The input.buffer section is removed. Batching is now controlled by the top-level batching section.
Output: good events
The output.good.type field is removed. Elasticsearch is the only supported output.
output.good.client.endpoint, output.good.client.port, and output.good.client.ssl are replaced by a single output.good.url field that includes the scheme, host, and port:
# Before
"output": {
"good": {
"client": {
"endpoint": "localhost"
"port": 9200
"ssl": false
}
}
}
# After
"output": {
"good": {
"url": "http://localhost:9200"
}
}
Authentication is now configured via a unified output.good.auth object, replacing the separate output.good.client.username/password and output.good.aws.signing/region fields:
# Before (HTTP Basic Auth)
"output": {
"good": {
"client": {
"username": "elastic"
"password": "changeme"
}
}
}
# After (HTTP Basic Auth)
"output": {
"good": {
"auth": {
"type": "Basic"
"username": "elastic"
"password": "changeme"
}
}
}
# Before (AWS SigV4 signing)
"output": {
"good": {
"aws": {
"signing": true
"region": "eu-west-1"
}
}
}
# After (AWS SigV4 signing)
"output": {
"good": {
"auth": {
"type": "AWSSigning"
"region": "eu-west-1"
"serviceSigningName": "es" # use "aoss" for OpenSearch Serverless
}
}
}
output.good.cluster.index and output.good.cluster.documentType are moved up one level:
# Before
"output": {
"good": {
"cluster": {
"index": "snowplow"
"documentType": "_doc"
}
}
}
# After
"output": {
"good": {
"index": "snowplow"
# "documentType": "_doc" # only needed for ES 6.x
}
}
Index sharding fields move from output.good.client into a dedicated output.good.sharding object:
# Before
"output": {
"good": {
"client": {
"shardDateFormat": "yyyy-MM-dd"
"shardDateField": "derived_tstamp"
}
}
}
# After
"output": {
"good": {
"sharding": {
"dateFormat": "yyyy-MM-dd"
"dateField": "derived_tstamp"
}
}
}
output.good.client.maxRetries is replaced by retries.transientErrors.attempts in the top-level retries section.

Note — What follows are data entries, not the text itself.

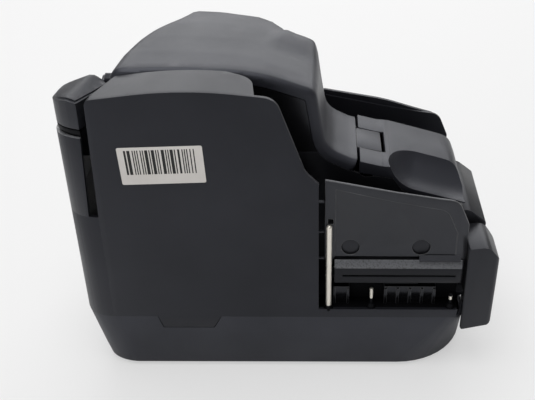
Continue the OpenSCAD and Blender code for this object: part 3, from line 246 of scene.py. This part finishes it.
def ease(value, start, end):
    """0 at start, 1 at end, with a smooth change between them."""
    t = min(max((value - start) / (end - start), 0.0), 1.0)
    return t * t * (3 - 2 * t)


def smooth_curve(place, points):
    """The height at a place of a smooth curve through (place, height) points, level past its ends."""
    if place <= points[0][0]:
        return points[0][1]
    slopes = [(q[1] - p[1]) / (q[0] - p[0]) for p, q in zip(points, points[1:])]
    tangents = [slopes[0]] + [(p + q) / 2 for p, q in zip(slopes, slopes[1:])] + [slopes[-1]]
    for i, ((start, low), (end, high)) in enumerate(zip(points, points[1:])):
        if place <= end:
            span = end - start
            t = (place - start) / span
            leave, arrive = tangents[i] * span, tangents[i + 1] * span
            return (
                low * (1 + 2 * t) * (1 - t) ** 2 + leave * t * (1 - t) ** 2
                + high * t * t * (3 - 2 * t) + arrive * t * t * (t - 1)
            )
    return points[-1][1]


# Near rear corner: how far it is pushed to the rear, the places along X for its lower and for its
# upper part, the heights between which the one gives way to the other, and the places along Y
CORNER_PUSH = 4.5
CORNER_LOW_X = (-105, -128)
CORNER_HIGH_X = (-120, -135)
CORNER_Z = (130, 200)
CORNER_Y = (-24, -52)
# The corner goes no further to the rear than this, just inside the CAD box
REAR_LIMIT = -140.95
CORNER_CUTS = (range(-138, -104, 3), range(-64, -20, 4), ())


def fuller_corner(x, y, z):
    """The near rear corner is rounder than the case plan."""
    low, high = ease(x, *CORNER_LOW_X), ease(x, *CORNER_HIGH_X)
    push = CORNER_PUSH * (low + (high - low) * ease(z, *CORNER_Z)) * ease(y, *CORNER_Y)
    return max(x - push, REAR_LIMIT) if push else x, y, z


# Rear cap: lift of its top at places along X
CAP_LIFT = [(-140, -6.0), (-134, -2.2), (-126, 1.6), (-118, 4.8), (-110, 6.6)]
# Where the top rises: a point of the cap's slanted front edge, the edge's run along X and Y, that
# run's rounded length, and the distances behind the edge over which the lift grows
CAP_EDGE_AT = (-121, -66)
CAP_EDGE_RUN = (9, 27)
CAP_EDGE_LENGTH = 28.5
CAP_EDGE_BLEND = (-1, 9)
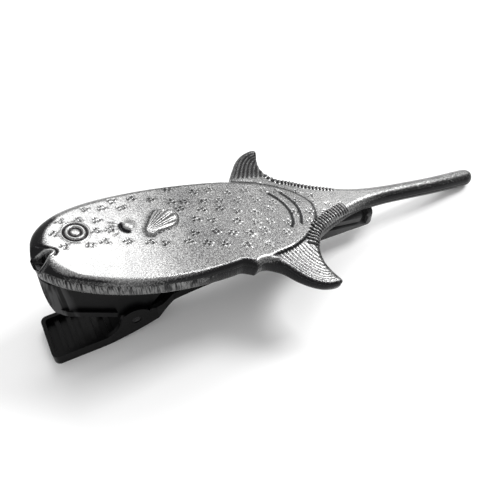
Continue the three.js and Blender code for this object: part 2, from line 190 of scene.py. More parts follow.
def body_edge(x, side):
    """The body's half width at X on one side."""
    if x < BODY_WIDEST[side]:
        u = (BODY_WIDEST[side] - x) / NOSE_LENGTH[side]
        return BODY_HALF[side] * (1 - u ** NOSE_POWER[side]) ** (1 / NOSE_POWER[side])
    return BODY_HALF[side] * math.sqrt(max(0, 1 - ((x - BODY_WIDEST[side]) / RUMP_LENGTH[side]) ** 2))


def outline():
    """The closed outline, anticlockwise from the snout round by the belly, the tail and the back."""
    belly = [(x, -body_edge(x, -1)) for x in BELLY_STATIONS]
    belly += [(x, -y) for x, y in VENT_SPUR + BELLY_FIN + MARGIN]
    back = [(x, body_edge(x, 1)) for x in BACK_STATIONS]
    back += BACK_FIN + MARGIN[:-1]
    return spline(SNOUT + belly + back[::-1] + SNOUT[-1:], EDGE_STEP)[:-1]


OUTLINE = outline()
MARGIN_LINE = {s: spline([(x, s * y) for x, y in FINS[s][-2:] + MARGIN[:4]], 0.1) for s in (1, -1)}


def flute(points, out):
    """Waves the outline in and out where the margin's ridges run over its edge."""
    waved = points.copy()
    for line in MARGIN_LINE.values():
        away, along = near(points, line)
        held = (away < 0.25) * ramp(0.6, 2.0, along) * ramp(0, 1.5, line_length(line) - along)
        waved += out * (FLUTE_DEPTH * held * np.cos(2 * math.pi * along / TEETH_PITCH))[:, None]
    return waved


# ---- Relief of the upper face: heights and widths in millimetres ----
OUTER_ARC = [(40.0, 9.9), (42.8, 9.0), (46.6, 7.6), (50.0, 5.9), (53.1, 3.4), (54.8, 0.7), (55.0, -1.25),
             (54.2, -3.8), (52.3, -6.1), (49.2, -8.4), (45.5, -10.0), (40.0, -10.9)]
INNER_ARCS = ([(47.1, 4.4), (48.3, 2.5), (49.0, 0.6), (49.2, -1.6), (48.7, -3.9), (47.7, -5.1)],
              [(49.8, 4.0), (50.9, 1.7), (51.4, -0.6), (51.1, -2.8), (50.2, -4.7)])
EYE = (7.15, 3.45)
EYE_RINGS = [(1.02, -0.3, 0.19), (1.56, 0.12, 0.25), (2.05, -0.34, 0.2), (2.45, 0.06, 0.18),
             (2.72, -0.07, 0.15)]
GILL = (16.8, 2.7)
GILL_CRESCENT_MIDDLE = 3.55        # radians round from the tail's direction
GILL_CREASES = 19                  # in a full turn
SIDE_FIN = [(19.3, -0.5), (19.2, 0.7), (20.1, 2.1), (21.5, 4.0), (22.9, 5.15), (24.7, 5.05), (26.2, 4.2),
            (26.6, 2.5), (25.7, 0.8), (23.8, 0.0), (21.6, -0.3), (20.3, -0.9)]
SIDE_FIN_ROOT = (18.4, -0.3)
SIDE_FIN_RAY = 0.19                # radians from ray to ray
SPOT_PITCH = 3.6
ROW_PITCH = 2.9
ROW_SLOPE = -0.25
PIT_DEPTH = 0.2
BURR_HEIGHT, BURR_WIDTH, BURR_PLACE = 0.12, 0.28, (0.3, -0.2)
CLEFT = [(-2.4, -0.5), (-0.4, -0.35), (1.0, -0.1), (2.0, 0.05)]
CLEFT_HALF, CLEFT_TAPER = 1.95, 0.4
MOUTH_CREASE = [(0.2, 2.35), (1.4, 1.45), (2.75, 0.5), (2.95, 0.0), (2.5, -0.6)]
RAY_PITCH = {1: 0.86, -1: 0.72}    # at the fin's base; it narrows outwards
TEETH_REACH = {1: 1.8, -1: 2.9}    # in from the margin


def spots(draw):
    """Centres of the rosettes: loose staggered rows slanting over the flank, clear of the other features."""
    found = []
    for row in range(-1, 7):
        for column in range(17):
            x = 1.0 + SPOT_PITCH * (column + 0.5 * (row % 2)) + draw.uniform(-0.8, 0.8)
            y = 1.4 + ROW_PITCH * row + ROW_SLOPE * (x - 4) + draw.uniform(-0.6, 0.6)
            half = body_edge(x, 1 if y > 0 else -1) if x < 50 else 8.2 - 0.5 * (x - 50)
            at_eye = math.dist((x, y), EYE) < 3.1
            at_gill = math.dist((x, y), GILL) < 2.7
            at_side_fin = 18.4 < x < 27.4 and -1.2 < y < 6.0
            at_mouth = x < 3.6 and y < 2.4
            if row < 0 and x < 36 or x > 60 or abs(y) > half - 1.2:
                continue
            if not (at_eye or at_gill or at_side_fin or at_mouth):
                found.append((x, y))
    return found


def spot_relief(p):
    """Rosettes: three or four small pits in a shallow dish, each pit with a burr on its far side."""
    draw = np.random.default_rng(7)
    height = np.zeros(len(p))
    for x, y in spots(draw):
        turn, count = draw.uniform(0, 2 * math.pi), draw.integers(3, 5)
        reach, pit_width = draw.uniform(0.4, 0.68, 4), draw.uniform(0.18, 0.26, 4)
        close = np.abs(p - (x, y)).max(1) < 2.0
        if close.any():
            q = p[close]
            local = -0.05 * ridge(apart(q, (x, y)), 0.8)
            for k in range(count):
                a = turn + k * 2 * math.pi / count
                pit = np.array((x + 1.1 * reach[k] * math.cos(a), y + 0.8 * reach[k] * math.sin(a)))
                local += BURR_HEIGHT * ridge(apart(q - pit, BURR_PLACE), BURR_WIDTH)
                local -= PIT_DEPTH * ridge(apart(q, pit), pit_width[k])
            height[close] += local
    return height


def eye_relief(p):
    """Rings, each with a radius, a height and a width, round a low dome."""
    r = apart(p, EYE)
    dome = 0.1 * ridge(apart(p, (EYE[0] + 0.15, EYE[1] - 0.1)), 0.55)
    return dome + sum(height * ridge(r - radius, width) for radius, height, width in EYE_RINGS)


def gill_relief(p):
    """A dome with a deep crescent on its front and lower side, and fine creases fanned ahead of it."""
    r = apart(p, GILL)
    angle = np.arctan2(p[:, 1] - GILL[1], p[:, 0] - GILL[0])
    turned = np.abs((angle - GILL_CRESCENT_MIDDLE + math.pi) % (2 * math.pi) - math.pi)
    crescent = 0.5 * ramp(1.35, 0.6, turned) * ridge(r - 1.45, 0.36)
    ahead = ramp(1.0, 0.3, np.abs(np.abs(angle) - math.pi)) * ridge(r - 3.0, 0.75)
    creases = 0.13 * ahead * (0.5 + 0.5 * np.cos(angle * GILL_CREASES))
    return 0.26 * ridge(r, 0.95) - crescent - creases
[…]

output.good.chunk.byteLimit and output.good.chunk.recordLimit are removed. Batching is now controlled by the top-level batching section.
Output: bad rows
output.bad.type is removed. Bad rows are always written to Kinesis.
output.bad.region is removed. Region is resolved automatically.
Monitoring
monitoring.snowplow and monitoring.metrics.cloudWatch are removed. Replace with the new monitoring options:
# After
"monitoring": {
"metrics": {
"statsd": {
"hostname": "127.0.0.1"
"port": 8125
"period": "1 minute"
"prefix": "snowplow.elasticsearch.loader"
}
# or expose a Prometheus /metrics endpoint:
# "prometheus": {}
}
"healthProbe": {
"port": 8000
}
}
New features
Version 3.0.0 introduces the following new capabilities.
Decompression
The loader now automatically decompresses zstd- and gzip-compressed Kinesis messages. No configuration is required to enable this. See the decompression section for optional tuning.
Sentry integration
Unexpected runtime exceptions can now be reported to Sentry via monitoring.sentry.dsn.
Metrics changes
The following metrics are available in 3.0.x:
| Metric | Description |
|---|---|
events_good | Count of events successfully written to Elasticsearch. |
events_bad | Count of events sent to the bad rows stream. |
latency_millis | Delay between the input record being written to Kinesis and the loader starting to process it. |
e2e_latency_millis | End-to-end latency from the input record being written to Kinesis to it being written to Elasticsearch. |
elasticsearch_latency_millis | Time taken for Elasticsearch bulk requests to complete. |
Supported Elasticsearch and OpenSearch versions
Version 3.0.0 adds support for Elasticsearch 8.x and 9.x, and OpenSearch 3.x. The full supported range is now Elasticsearch 6.x–9.x and OpenSearch 1.x–3.x.